Test results have been filtered to have op_precheck_success == True.
Sample success_criteria_stats:
def random_success_20_perc_stats(passed_op_precheck, **kwarg):
finished_op = list(filter(lambda item: item["op_success"], passed_op_precheck))
if "success_rate_op" in kwarg:
success_rate_op = len(finished_op) / len(passed_op_precheck)
logging.warning("Success rate of op is {}".format(success_rate_op))
pytest_assert(success_rate_op >= kwarg["success_rate_op"],
"Success rate of op {} is less than expected {}".format(success_rate_op,
kwarg["success_rate_op"]))
passed_success_criteria = list(filter(lambda result: result["passed"], finished_op))

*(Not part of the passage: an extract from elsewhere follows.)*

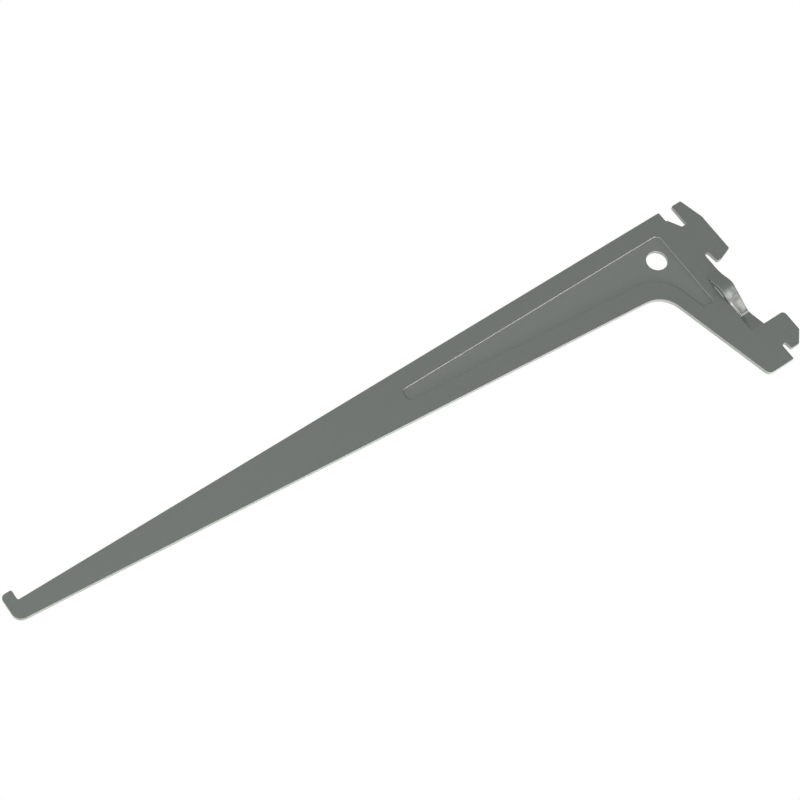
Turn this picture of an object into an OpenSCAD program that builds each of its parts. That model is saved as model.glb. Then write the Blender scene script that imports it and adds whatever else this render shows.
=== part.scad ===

if "success_rate" in kwarg:
success_rate = len(passed_success_criteria) / len(finished_op)
logging.warning("Success rate is {}".format(success_rate))

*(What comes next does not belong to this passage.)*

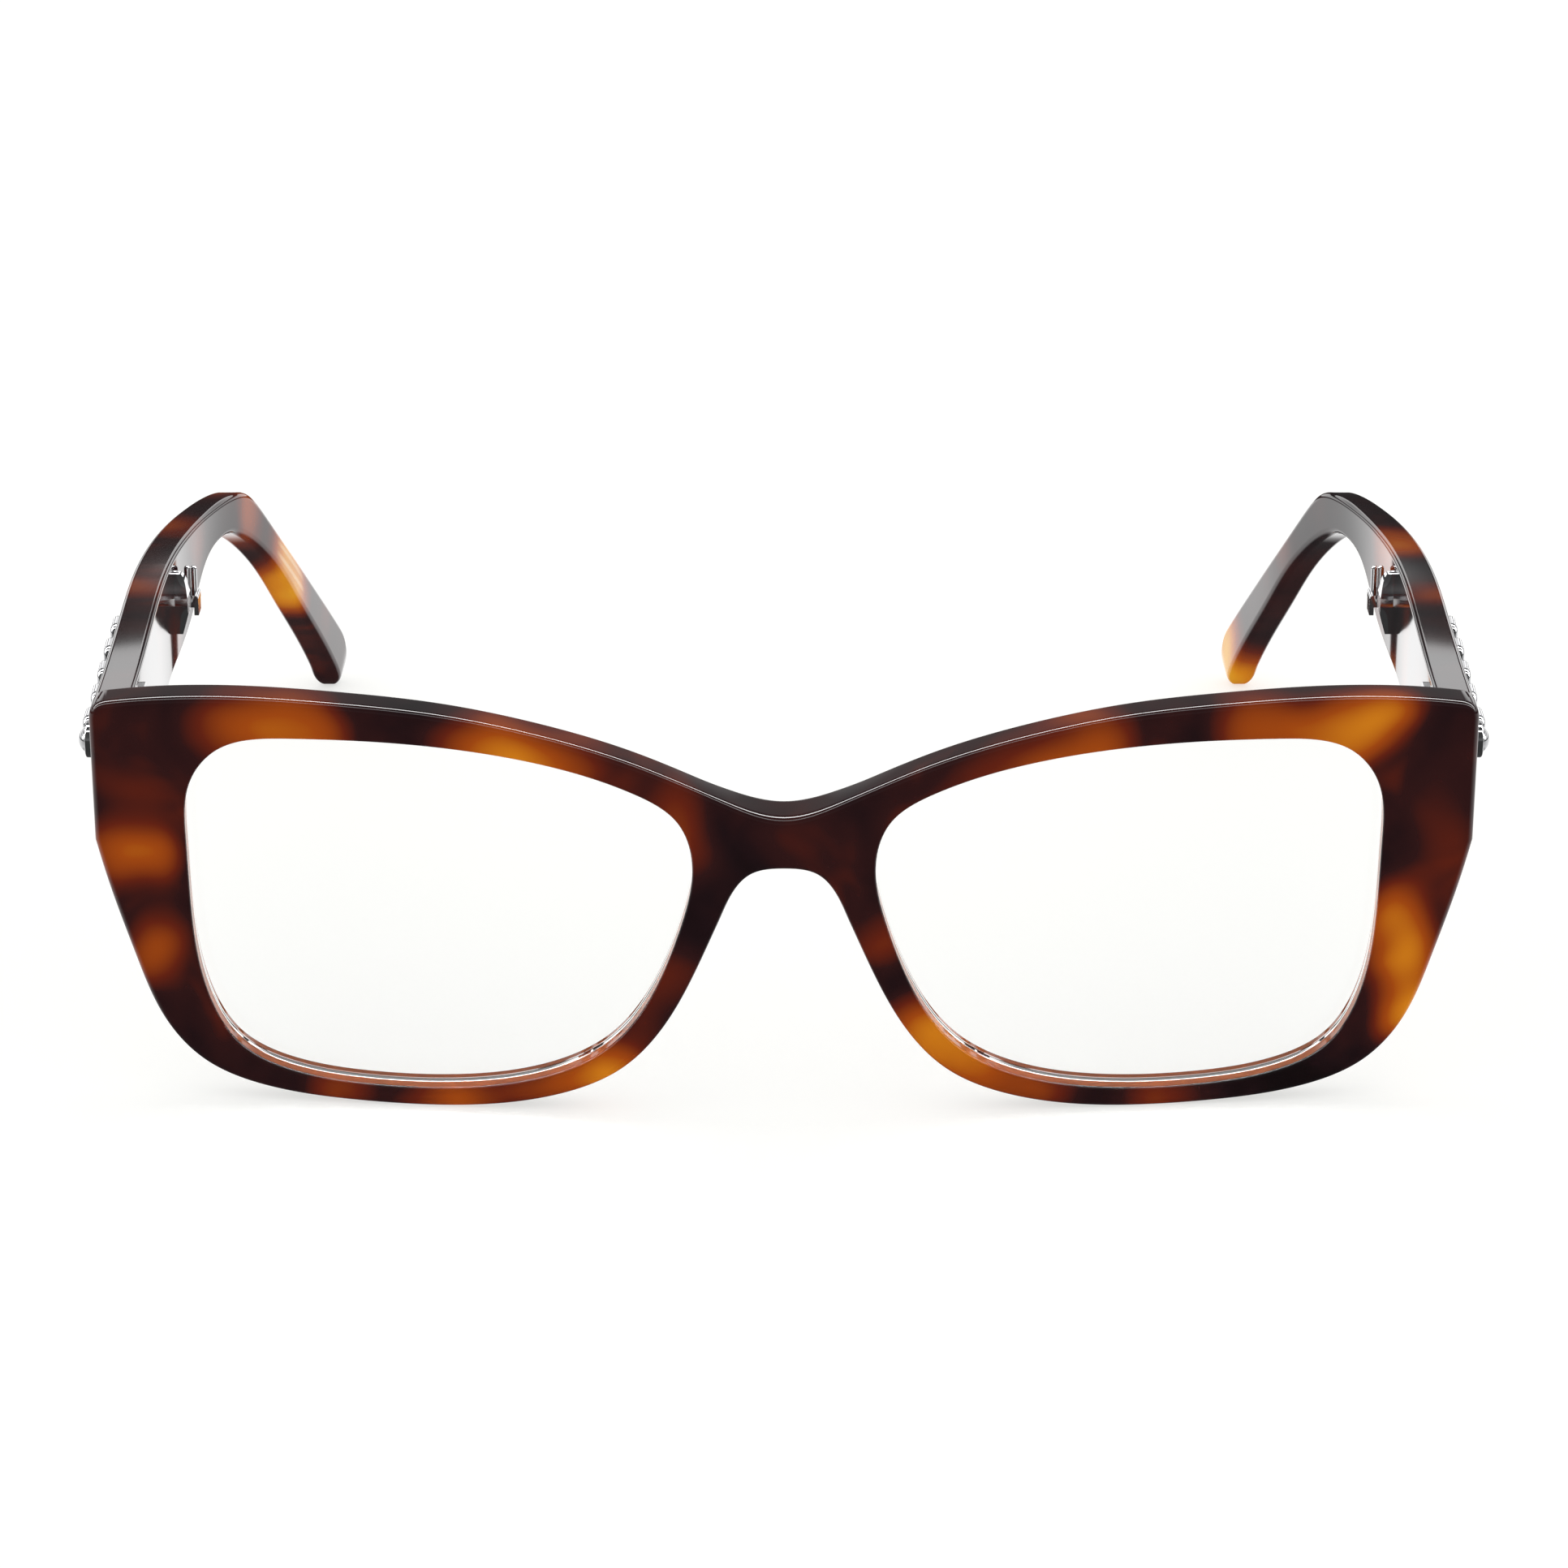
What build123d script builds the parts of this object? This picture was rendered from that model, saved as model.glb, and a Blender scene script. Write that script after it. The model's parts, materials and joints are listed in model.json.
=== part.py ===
from build123d import *
import math
import os

os.makedirs("parts", exist_ok=True)

# A pair of acetate spectacles with open temples, standing on the lower rims and the temple tips.
# Axes: X across the face, +Y from the front towards the ears, +Z up. Millimetres.
# Shapes are drawn for the wearer's left side (+X) and mirrored for the right side (-X).

# Front
FRONT_Y = -68.1       # Y of the front's foremost line at the middle, which centres the whole object on Y
TILT = 5.0            # the front's top leans forward by this many degrees
FRONT_DROP = 0.19     # lowers the leaning front until its rims stand at Z = 0
FACE_R = 420.0        # radius of the front's face curve, seen from above
SHEET = 3.8           # thickness of the front sheet
BRIDGE = 5.0          # thickness of the sheet at the bridge
BRIDGE_HALF = 9.0     # half the width over which the bridge thickens
HALF_WIDTH = 70.75    # half the front's width
EDGE_R = 0.5          # rounding of the front's and temples' edges
BRIDGE_TOP = 33.9     # height of the bridge's upper edge
BRIDGE_LOW = 28.0     # height of the bridge's lower edge

# Lenses and their groove
LENS_BACK = 1.1       # the lens's front face lies this far behind the front's face
LENS_T = 1.8          # lens thickness
LENS_GAP = 0.05       # gap between the lens body and the aperture's wall
BEVEL_T = 1.1         # thickness of the lens's rim flange
BEVEL_H = 0.6         # how far the flange stands into the groove
GROOVE_GAP = 0.03     # gap round the flange

# Temples
TEMPLE_T = 3.9        # thickness of the temple's front part
TIP_T = 3.5           # thickness of the temple's tip
BUTT_GAP = 0.05       # gap between the temple's end and the front's back face
WIRE_R = 0.65         # radius of the core wire

# Hinges: five knuckles, three on the front's leaf and two on the temple's
PIVOT_X = 65.3        # hinge axis
PIVOT_Y = 8.0         # hinge axis, behind the front's foremost line
PIVOT_Z = 36.0        # middle of the knuckles
KNUCKLE_R = 1.3
KNUCKLE_H = 1.5
KNUCKLE_GAP = 0.05
SCREW_R = 0.6
SCREW_PLAY = 0.04     # running clearance in the temple's knuckles
SCREW_HEAD_R = 1.0
SCREW_HEAD_H = 0.7
LEAF_T = 1.0          # thickness of both hinge leaves
LEAF_SUNK = 0.7       # how deep a leaf sits in the acetate
LEAF_H = 9.0
LEAF_L = 11.0         # length of the leaf on the temple
FRONT_LEAF_IN = 62.3  # the front's leaf keeps clear of the eye opening
FRONT_LEAF_OUT = 66.4

# Trim on the temples' outer faces
STUD_COUNT = 5
STUD_PITCH = 8.7
STUD_FIRST = 13.5     # distance of the foremost bar stud behind the front's foremost line
STUD_L = 4.4
STUD_H = 3.2
STUD_PROUD = 1.6
STUD_Z = 37.9         # height of the foremost bar stud's middle
STUD_FALL = 0.045     # how fast the row falls towards the ear
STUD_SUNK = 0.35      # how deep the studs' heads are let into the acetate
SHANK_R = 0.6
SHANK_L = 1.6
MEDAL_Y = 8.4
MEDAL_Z = 38.2
MEDAL_R = 1.9
MEDAL_PROUD = 1.7

# Clasp on the temples' inner faces
LEAF_Y = 65.0         # middle of the leaf
LEAF_LOW = 30.8       # height of the leaf's point
LEAF_TOP = 38.2
LEAF_WIDE = 3.0
LEAF_PROUD = 1.25
BLOCK_Y = 69.0        # middle of the block behind the leaf
BLOCK_Z = 33.7
BLOCK_SIZE = (1.8, 3.0, 1.4)
HOOK_T = 0.5          # thickness of the hook that runs down from the block
HOOK_LOW = 32.0
PRONG_R = 0.35
PRONG_H = 3.4
PRONG_REACH = (0.5, 1.25)   # how far the prongs stand from the temple
PRONG_GRIP = 0.4      # how deep the block and leaf are let into the acetate
CLASP_SCREW_R = 0.35

# Nose pads
PAD_DEPTH = 3.0       # how far a pad stands behind the sheet
PAD_SPLAY = 0.3       # how far a pad leans away from the nose
PAD_MIDDLE = (10.35, 16.6)
PAD_LONG = 14.6
PAD_WIDE = 2.3
PAD_TURN = -64.5      # the pad's long axis follows the rim beside the nose


LEAN = Pos(0, 0, -FRONT_DROP) * Rot(X=TILT)


def spline(points, start=None, end=None):
    """A smooth edge through the points, with end directions where both are given."""
    if start is None:
        return Spline(*points)
    return Spline(*points, tangents=(start, end))


def mirrored(part):
    """The same part on the wearer's right side."""
    return mirror(part, about=Plane.YZ)


def placed(part):
    """Carry a part from the drawing, with Y = 0 at the front's foremost line, to its place."""
    return Pos(0, FRONT_Y, 0) * part


def leaned(part):
    """Lean a part of the front by the tilt, and place it."""
    return placed(LEAN * part)


def side_prism(face, depth):
    """Extrude a face drawn in X and Z backwards, from in front of the face curve."""
    return extrude(Plane((0, -2, 0), x_dir=(1, 0, 0), z_dir=(0, -1, 0)) * face, -depth)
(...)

pytest_assert(success_rate >= kwarg["success_rate"],
"Success rate {} is less than expected {}".format(success_rate, kwarg["success_rate"]))
if "max" in kwarg:
max_time_to_pass = max(map(lambda item: item["time_to_pass"], passed_success_criteria))
logging.warning("Max time_to_pass is {}".format(max_time_to_pass))

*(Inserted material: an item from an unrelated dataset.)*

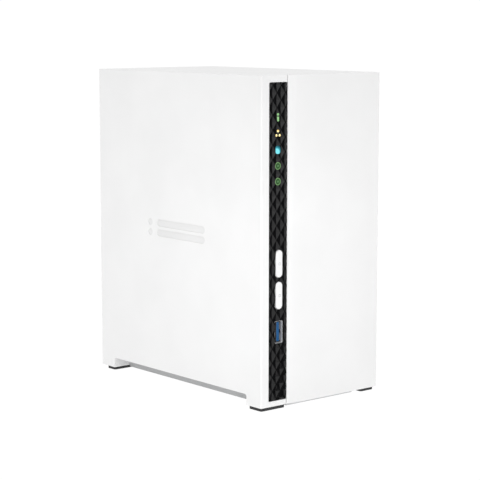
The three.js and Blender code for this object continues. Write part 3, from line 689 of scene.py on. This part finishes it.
def strip():
    """The dark strip: its lozenge relief, and its holes for lights, buttons and the port."""
    low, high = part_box("bezel_strip")
    made = lozenge_sheet(low, high)
    made.name = made.data.name = "strip_relief"
    middle = (low + high) / 2
    size = (high.x - low.x, high.z - low.z)
    outline = rounded((middle.x, middle.z), size, 0.8 * MM)
    body = prism("body", "y", outline, low.y - 1 * MM, high.y)
    shaped(made, "INTERSECT", [body])
    through = (low.y - 2 * MM, high.y + 2 * MM)
    cutters = []
    for name in LIGHTS:
        for k, shape in enumerate(light_outlines(name)):
            cutters.append(prism(f"{name}_{k}", "y", grown(shape, 0.12 * MM), *through))
    for node in BUTTONS:
        cutters.append(prism(node, "y", grown(button_outline(node), 0.25 * MM), *through))
    port_low, port_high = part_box("front_usb_shell")
    port = (port_low + port_high) / 2
    port_size = (port_high.x - port_low.x, port_high.z - port_low.z)
    port_outline = rounded((port.x, port.z), port_size, 0.5 * MM)
    cutters.append(prism("port", "y", grown(port_outline, 0.04 * MM), *through))
    shaped(made, "DIFFERENCE", cutters)
    made.data.shade_flat()
    finished(made, "chassis", DARK, ["bezel_strip"])


def lights():
    """The lit faces of the light guides."""
    green, dull_green, leaf = (0.3, 0.6, 0.24), (0.1, 0.22, 0.09), (0.17, 0.32, 0.13)
    dim_green = (0.004, 0.03, 0.002)
    amber, deep_amber = (1.35, 1.2, 0.6), (0.85, 0.5, 0.1)
    cyan, teal, deep_teal = (0.22, 0.85, 0.92), (0.02, 0.3, 0.38), (0.0, 0.04, 0.05)
    green_glow = ((0.0, green), (1.0, tinted(green, 0.7)))
    amber_glow = ((0.45, amber), (1.0, deep_amber))
    cyan_glow = ((0.15, cyan), (0.4, cyan), (0.55, teal), (0.8, deep_teal))
    dot = ((0.0, dull_green), (0.26, dull_green), (0.36, dim_green))
    ring = ((0.78, dim_green), (0.84, leaf))
    drive = ((0.02, 0.05, 0.02), (0, 0), DRIVE_LIGHT["disc"], dot + ring)
    # Each has its colour unlit, where its glow is centred, how far that reaches, and its stops.
    looks = {
        "status": ((0.05, 0.1, 0.05), (0, 0), 3.2 * MM, green_glow),
        "network": ((0.12, 0.09, 0.02), (0, -0.4), 2.6 * MM, amber_glow),
        "usb": ((0.01, 0.04, 0.05), (-0.9, -1.2), 4.2 * MM, cyan_glow),
        "drive_1": drive,
        "drive_2": drive,
    }
    for name, (colour, (across, up), reach, stops) in looks.items():
        node = f"{name}_light_guide"
        low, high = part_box(node)
        middle = (low + high) / 2
        face, back = low.y + 0.15 * MM, low.y + 2.4 * MM
        if name.startswith("drive"):
            disc, edge = DRIVE_LIGHT["disc"], 0.12 * MM
            out, into, sunk = (DRIVE_LIGHT[key] for key in ("groove_out", "groove_in", "groove"))
            profile = [(into, face), (into, face + sunk), (out, face + sunk), (out, face)]
            profile += [(disc - edge, face), (disc, face + edge), (disc, back)]
            made = turned(f"{name}_light", (middle.x, middle.z), profile)
        else:
            bm = bmesh.new()
            for shape in light_outlines(name):
                add_prism(bm, "y", shape, face, back, 0.15 * MM)
            made = object_of(f"{name}_light", bm)
        point = (middle.x + across * MM, face, middle.z + up * MM)
        material = lit(f"{name}_glow", colour, point, reach, *stops)
        finished(smoothed(made), "chassis", material, [node])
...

pytest_assert(max_time_to_pass <= kwarg["max"],
"Max time_to_pass {} is more than defined max {}".format(max_time_to_pass, kwarg["max"]))
if "min" in kwarg:
min_time_to_pass = min(map(lambda item: item["time_to_pass"], passed_success_criteria))
logging.warning("Min time_to_pass is {}".format(min_time_to_pass))
pytest_assert(min_time_to_pass >= kwarg["min"],
"Min time_to_pass {} is less than defined min {}".format(min_time_to_pass, kwarg["min"]))
if "mean" in kwarg:
mean_time_to_pass = statistics.mean(map(lambda item: item["time_to_pass"], passed_success_criteria))
logging.warning("Mean time_to_pass is {}".format(mean_time_to_pass))
pytest_assert(mean_time_to_pass <= kwarg["mean"],
"Mean time_to_pass {} is more than defined mean {}".format(mean_time_to_pass, kwarg["mean"]))
logging.warning("Foo is {}".format(kwarg["foo"]))
The stats function returns a True/False indicating whether the test failed.